I was enjoying your book, up to that point, although your overuse of expletives were growing a tad tiresome. I could even hear your unique monotone voice, good for a chuckle in and of itself, exuding from the pages as I read each word. With everything we have in common I imagine we could be best buds if you would just ease up on the name-calling. I may or may not finish Paddle Your Own Canoe (I probably will – it was in fact a very thoughtful gift), but I could not go any further until I penned this letter. I have been known to tell my lovely wife that if you hear something you do not agree with and remain silent then the person voicing their opinion will probably assume you concur with what they are saying. So, Mr. offerman, I disagree with your assessment that those who believe in creationism are “ignorant fools” and “silly motherf***ers.” I suppose there are some Christians out there who have earned those demeaning titles throughout the course of their lives; however, it does not make it so simply because they oppose your stance.

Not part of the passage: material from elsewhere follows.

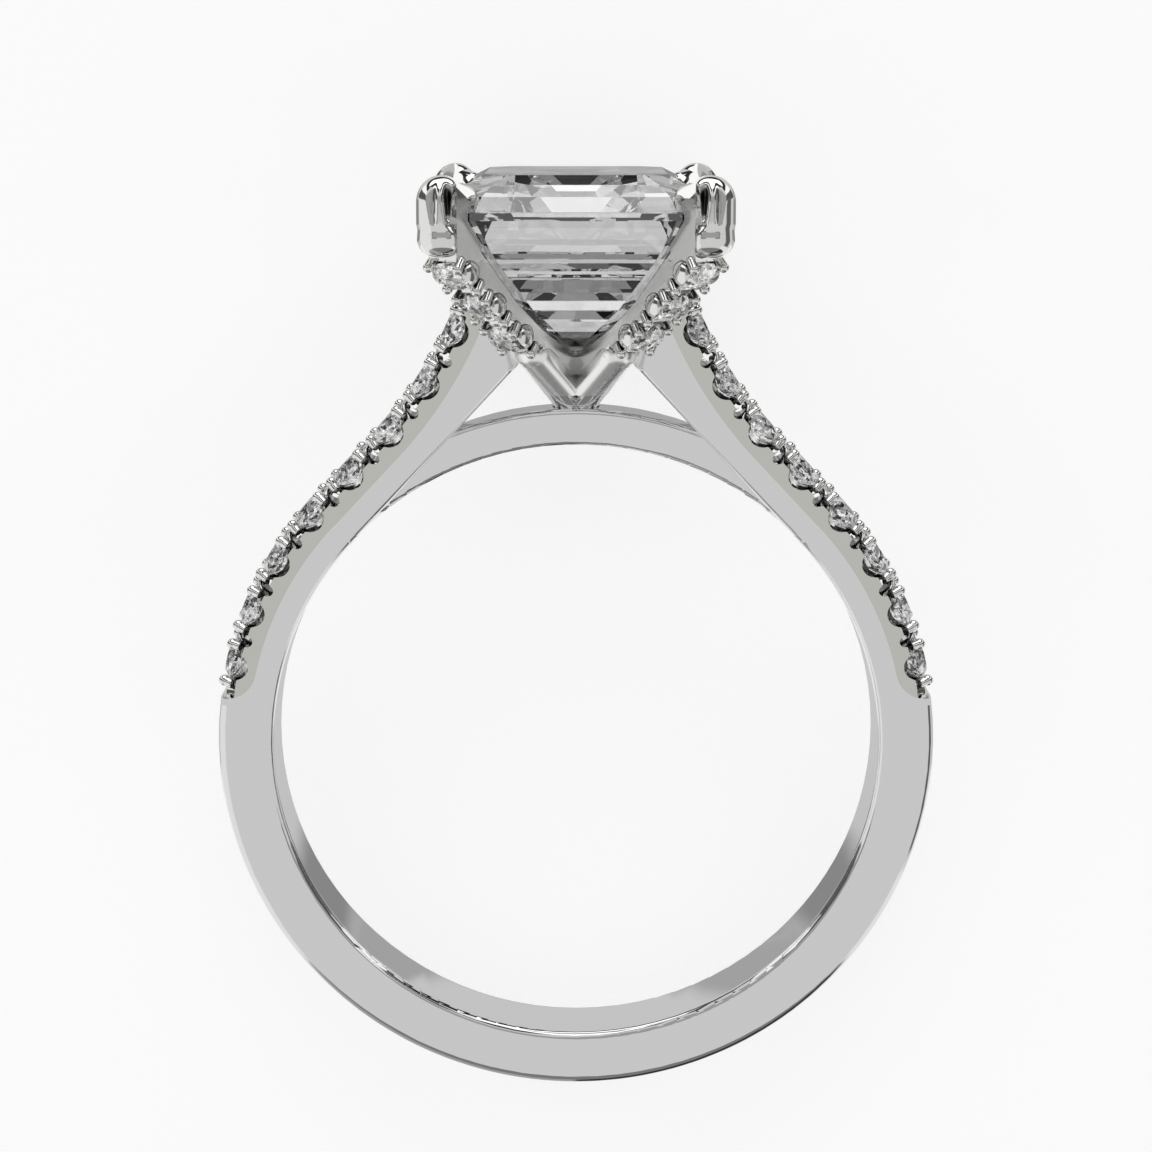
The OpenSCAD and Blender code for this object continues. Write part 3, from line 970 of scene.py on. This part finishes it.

There actually are scientists amongst us who believe in God. It is possible to believe in science and creationism working in harmony with one another as part of God’s divine plan. You make mention in your book, “The thing that makes me mad is when a person suggests that I CANNOT be a nice person or live a life of goodness WITHOUT reading the Bible and attending church.” I don’t know who you’ve been listening to, but that has never been my sentiment towards non-believers. I have never heard any of my Christian friends say anything of that sort either. Agnostics and atheists are quite capable of being loving, caring, and all-around decent people. I would only argue that they could be so much more if they were filled with the Holy Spirit. Hopefully, by book’s end I will have learned that you came to your senses and accepted Jesus Christ into your life. Of course, I cannot in good conscience recommend Paddle Your Own Canoe to anyone, but this “ignorant fool” will sincerely be praying for you regardless.